In 1864 he fitted the ‘Cleator’ with a boiler carrying 60 lbs. steam, and the resulting economy in coal consumption proved it was possible for a vessel of 400 tons to undertake long voyages. The engine was a compound one with a single crank. Compounding was well known, but at sea had always been used in conjunction with low pressures, The ‘Cleator’ gave him confidence to build three vessels of about 2,300 tons each, with which his blue-funnel China line, known as the Ocean Steam Ship Company, began in 1866. The route had to be via the Cape of Good Hope, the Suez Canal not being open till the end of 1869, and the unbroken run between England and Mauritius was at that date a rather exceptional performance. The venture, though thought doubtful by many, resulted successfully, and has since become a large well-known steamship undertaking. In the whole of this he was associated with his brother, Mr. Philip H. Holt.

In the early seventies, Messrs. Butterfield and Swire, his China agents, conceived the project of running steamers on the Chinese rivers, mainly on the Yangtsze. Mr. Holt secured financial support for the venture and advised as to the hulls and machinery.

After an exhaustive study of American river-boats in 1872, Mr. Holt recommended the construction by Messrs. Inglis of Glasgow of four vessels based on the American type. Wooden hulls were replaced by iron, and the walking-beam engine was retained though somewhat modified. Complete success attended their performance and competition soon ceased. This was the nucleus of the China Navigation Company. His practice in connection with the machinery of steamboats involved his becoming acquainted with the cognate subject of hull-construction. To this he paid considerable attention and became somewhat of an expert.

Mr. Holt was for over 25 years a member of the Mersey Docks and Harbour Board, and, having been chairman of several of the committees, was elected in 1891 and 1892 chairman of the Board.

He took a great interest in the general business of the Board, and especially in the works and marine departments. He originally suggested the construction of an overhead railway on the line of docks, along which passenger traffic had become almost impossible.
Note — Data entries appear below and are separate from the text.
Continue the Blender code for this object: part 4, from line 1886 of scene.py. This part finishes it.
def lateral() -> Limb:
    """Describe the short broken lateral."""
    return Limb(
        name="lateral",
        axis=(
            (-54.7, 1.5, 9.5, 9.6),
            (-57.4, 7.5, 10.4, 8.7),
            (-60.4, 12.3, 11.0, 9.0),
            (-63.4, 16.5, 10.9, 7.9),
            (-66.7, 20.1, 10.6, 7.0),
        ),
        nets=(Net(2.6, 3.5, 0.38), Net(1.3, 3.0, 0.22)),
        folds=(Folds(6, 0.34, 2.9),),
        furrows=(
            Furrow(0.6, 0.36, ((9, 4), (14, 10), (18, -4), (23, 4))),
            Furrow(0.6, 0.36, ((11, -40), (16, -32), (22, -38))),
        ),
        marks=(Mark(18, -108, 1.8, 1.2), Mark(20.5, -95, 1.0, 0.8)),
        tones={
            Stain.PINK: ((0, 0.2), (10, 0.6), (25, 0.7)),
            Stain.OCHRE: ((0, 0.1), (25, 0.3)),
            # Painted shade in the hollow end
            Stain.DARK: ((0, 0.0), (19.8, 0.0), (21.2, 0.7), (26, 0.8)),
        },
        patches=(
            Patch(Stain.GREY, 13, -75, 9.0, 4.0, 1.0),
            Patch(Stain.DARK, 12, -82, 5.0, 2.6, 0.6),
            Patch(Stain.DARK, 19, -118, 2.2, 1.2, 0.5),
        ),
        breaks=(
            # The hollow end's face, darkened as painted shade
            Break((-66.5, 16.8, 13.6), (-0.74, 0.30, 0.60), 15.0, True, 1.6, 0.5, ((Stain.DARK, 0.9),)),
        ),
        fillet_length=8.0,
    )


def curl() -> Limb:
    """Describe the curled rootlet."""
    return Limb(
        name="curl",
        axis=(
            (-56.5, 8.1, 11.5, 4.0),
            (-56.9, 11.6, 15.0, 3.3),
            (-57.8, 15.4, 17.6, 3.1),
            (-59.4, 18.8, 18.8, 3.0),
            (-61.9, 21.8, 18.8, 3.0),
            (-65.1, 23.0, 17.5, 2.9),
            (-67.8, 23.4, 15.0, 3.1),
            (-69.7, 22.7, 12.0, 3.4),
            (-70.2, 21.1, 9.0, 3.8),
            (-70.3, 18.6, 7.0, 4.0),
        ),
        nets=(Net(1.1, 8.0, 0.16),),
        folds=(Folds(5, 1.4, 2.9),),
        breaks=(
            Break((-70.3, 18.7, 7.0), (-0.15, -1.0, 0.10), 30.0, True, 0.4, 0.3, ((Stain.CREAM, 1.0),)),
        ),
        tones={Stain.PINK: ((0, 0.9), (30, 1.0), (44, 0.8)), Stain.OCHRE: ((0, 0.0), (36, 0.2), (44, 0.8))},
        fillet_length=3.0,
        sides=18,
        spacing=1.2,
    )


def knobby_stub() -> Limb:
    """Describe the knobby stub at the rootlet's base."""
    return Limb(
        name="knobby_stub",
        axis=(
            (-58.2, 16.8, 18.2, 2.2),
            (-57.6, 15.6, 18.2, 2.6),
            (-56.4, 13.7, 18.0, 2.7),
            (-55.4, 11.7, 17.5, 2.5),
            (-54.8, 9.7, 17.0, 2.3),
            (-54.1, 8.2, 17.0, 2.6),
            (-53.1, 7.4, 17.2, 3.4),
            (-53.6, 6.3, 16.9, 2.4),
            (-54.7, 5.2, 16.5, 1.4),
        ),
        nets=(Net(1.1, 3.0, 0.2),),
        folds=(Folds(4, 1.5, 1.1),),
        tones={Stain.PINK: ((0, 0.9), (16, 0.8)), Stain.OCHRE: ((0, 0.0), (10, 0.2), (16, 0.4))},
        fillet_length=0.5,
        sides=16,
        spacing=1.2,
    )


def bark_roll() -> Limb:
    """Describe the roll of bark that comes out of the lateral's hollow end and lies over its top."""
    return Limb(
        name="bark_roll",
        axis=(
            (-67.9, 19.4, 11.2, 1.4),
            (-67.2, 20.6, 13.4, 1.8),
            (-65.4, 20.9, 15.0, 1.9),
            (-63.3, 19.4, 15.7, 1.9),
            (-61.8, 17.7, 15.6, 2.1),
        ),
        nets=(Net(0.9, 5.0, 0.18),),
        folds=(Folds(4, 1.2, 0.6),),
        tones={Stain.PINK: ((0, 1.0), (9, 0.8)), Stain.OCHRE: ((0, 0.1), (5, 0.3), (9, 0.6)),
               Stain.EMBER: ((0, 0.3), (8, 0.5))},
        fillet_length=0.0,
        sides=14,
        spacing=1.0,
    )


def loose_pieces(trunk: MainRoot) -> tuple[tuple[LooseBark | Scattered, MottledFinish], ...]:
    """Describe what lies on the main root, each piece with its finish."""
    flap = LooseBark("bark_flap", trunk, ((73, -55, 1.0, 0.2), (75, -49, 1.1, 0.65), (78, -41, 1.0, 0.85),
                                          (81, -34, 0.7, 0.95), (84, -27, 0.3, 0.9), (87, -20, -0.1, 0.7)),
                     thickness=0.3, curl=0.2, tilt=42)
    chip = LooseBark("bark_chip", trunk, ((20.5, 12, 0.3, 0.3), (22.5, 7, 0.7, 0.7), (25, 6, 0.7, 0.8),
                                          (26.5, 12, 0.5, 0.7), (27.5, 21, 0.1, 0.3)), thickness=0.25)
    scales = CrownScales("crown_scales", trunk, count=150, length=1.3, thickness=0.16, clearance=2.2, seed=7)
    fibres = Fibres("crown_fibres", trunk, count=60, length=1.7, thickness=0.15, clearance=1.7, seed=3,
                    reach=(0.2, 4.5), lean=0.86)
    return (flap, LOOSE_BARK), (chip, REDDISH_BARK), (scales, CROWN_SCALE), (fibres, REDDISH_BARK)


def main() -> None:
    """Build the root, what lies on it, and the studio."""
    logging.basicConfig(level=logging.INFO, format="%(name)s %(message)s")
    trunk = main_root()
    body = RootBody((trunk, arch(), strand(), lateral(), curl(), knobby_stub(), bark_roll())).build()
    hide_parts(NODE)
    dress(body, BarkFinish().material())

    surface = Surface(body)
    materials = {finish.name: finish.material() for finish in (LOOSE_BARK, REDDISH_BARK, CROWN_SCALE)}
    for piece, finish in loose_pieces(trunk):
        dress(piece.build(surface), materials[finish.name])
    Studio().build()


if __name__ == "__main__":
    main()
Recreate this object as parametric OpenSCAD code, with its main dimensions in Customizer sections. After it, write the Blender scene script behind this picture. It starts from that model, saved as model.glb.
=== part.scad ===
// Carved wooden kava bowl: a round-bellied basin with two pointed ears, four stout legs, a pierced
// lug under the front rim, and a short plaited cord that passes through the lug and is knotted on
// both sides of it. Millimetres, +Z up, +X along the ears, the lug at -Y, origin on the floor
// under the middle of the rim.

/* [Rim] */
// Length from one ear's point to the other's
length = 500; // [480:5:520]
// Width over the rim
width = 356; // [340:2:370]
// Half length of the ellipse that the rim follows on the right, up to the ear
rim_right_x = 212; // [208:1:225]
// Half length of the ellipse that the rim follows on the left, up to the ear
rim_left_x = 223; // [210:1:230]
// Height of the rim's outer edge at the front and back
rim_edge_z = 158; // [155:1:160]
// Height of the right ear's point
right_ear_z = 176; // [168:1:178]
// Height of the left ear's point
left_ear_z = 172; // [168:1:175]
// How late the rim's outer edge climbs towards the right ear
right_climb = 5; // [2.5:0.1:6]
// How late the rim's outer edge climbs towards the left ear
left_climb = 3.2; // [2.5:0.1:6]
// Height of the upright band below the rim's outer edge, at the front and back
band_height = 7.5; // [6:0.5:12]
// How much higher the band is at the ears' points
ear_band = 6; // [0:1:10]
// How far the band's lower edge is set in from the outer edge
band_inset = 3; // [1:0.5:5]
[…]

Whilst a member of the Dock Board he had noticed how Liverpool was handicapped by the carriers’ charges and trade taken away by preferences to competing ports. He thought his own trade injured thereby, and was sure the Dock Board suffered. To remedy this, he developed in course of time a system unfortunately, because inappropriately, called the Plateway. The ruling principle was the carriage of goods in a vehicle having flangeless wheels and capable of being drawn by horses on roads or by mechanical traction on flanged rails, the object being to abolish or largely reduce the heavy terminal charges which in Lancashire are responsible for nearly the whole cost of transport. His faith in the Plateway never diminished, and it was at all times a leading subject of his thoughts.

In 1877 his Paper, entitled ‘A Review of the Progress of Steam shipping during the last quarter of a century,’ was read before The Institution. For this Paper he was awarded a Watt medal and a Telford premium. He was a member of the Institution of Naval Architects, a member and past-president of the Liverpool Engineering Society, and was twice a member of Lloyd’s Classification Sub-Committee.

For many years he was also a member and ultimately chairman until its dissolution of the Liverpool Underwriters’ Registry of Iron Vessels.

Mr. Holt died at Liverpool on the 28th November, 1911, in his eighty-third year.

See:  Grace’s Guide This is the leading source of historical information on industry and manufacturing in Britain. This web publication contains 103,890 of information and 147,479 images on early companies, their products and the people who designed and built them.

This article was first posted on 20th December 2014.

Related Indhhk articles: Holts Wharf and Godown

 

One comment

  • Peter Cundall

    Alfred Holt & Co. (which later comprised Ocean SS Co. and China Mutual Steam Nav. Co.) was always referred to as the Blue Funnel Line or sometimes Blue Flu. The story went that when in 1853 he purchased a ship called Dumbarton Youth he found in the ship’s stores a large quantity of powder blue paint and used it to repaint the black funnel (except for the funnel top that was left black to hide soot stains). A less charitable version says he purchased a large amount of powder blue paint at a heavily discounted price. Either way it was a very early example of successful marketing as the combination of unique looks, classical Greek names and blue funnel meant the ships were instantly recognisable to anyone with maritime connections.

    Ironically neither of the two ships in the very good photo published above are Blue Funnelers. In the foreground is a Bibby Line trooper- either Dorsetshire or Somersetshire. These were ships owned by the British Ministry of Defence but operated mostly by Bibby Line (except to India that were operated by British India) used to take out and return troops from the far flung garrisons of the British Empire. Behind her is an Ellerman Hall Lines ship. It looks like one of their combined forecastle and bridge type of which there were at least 19 in that class.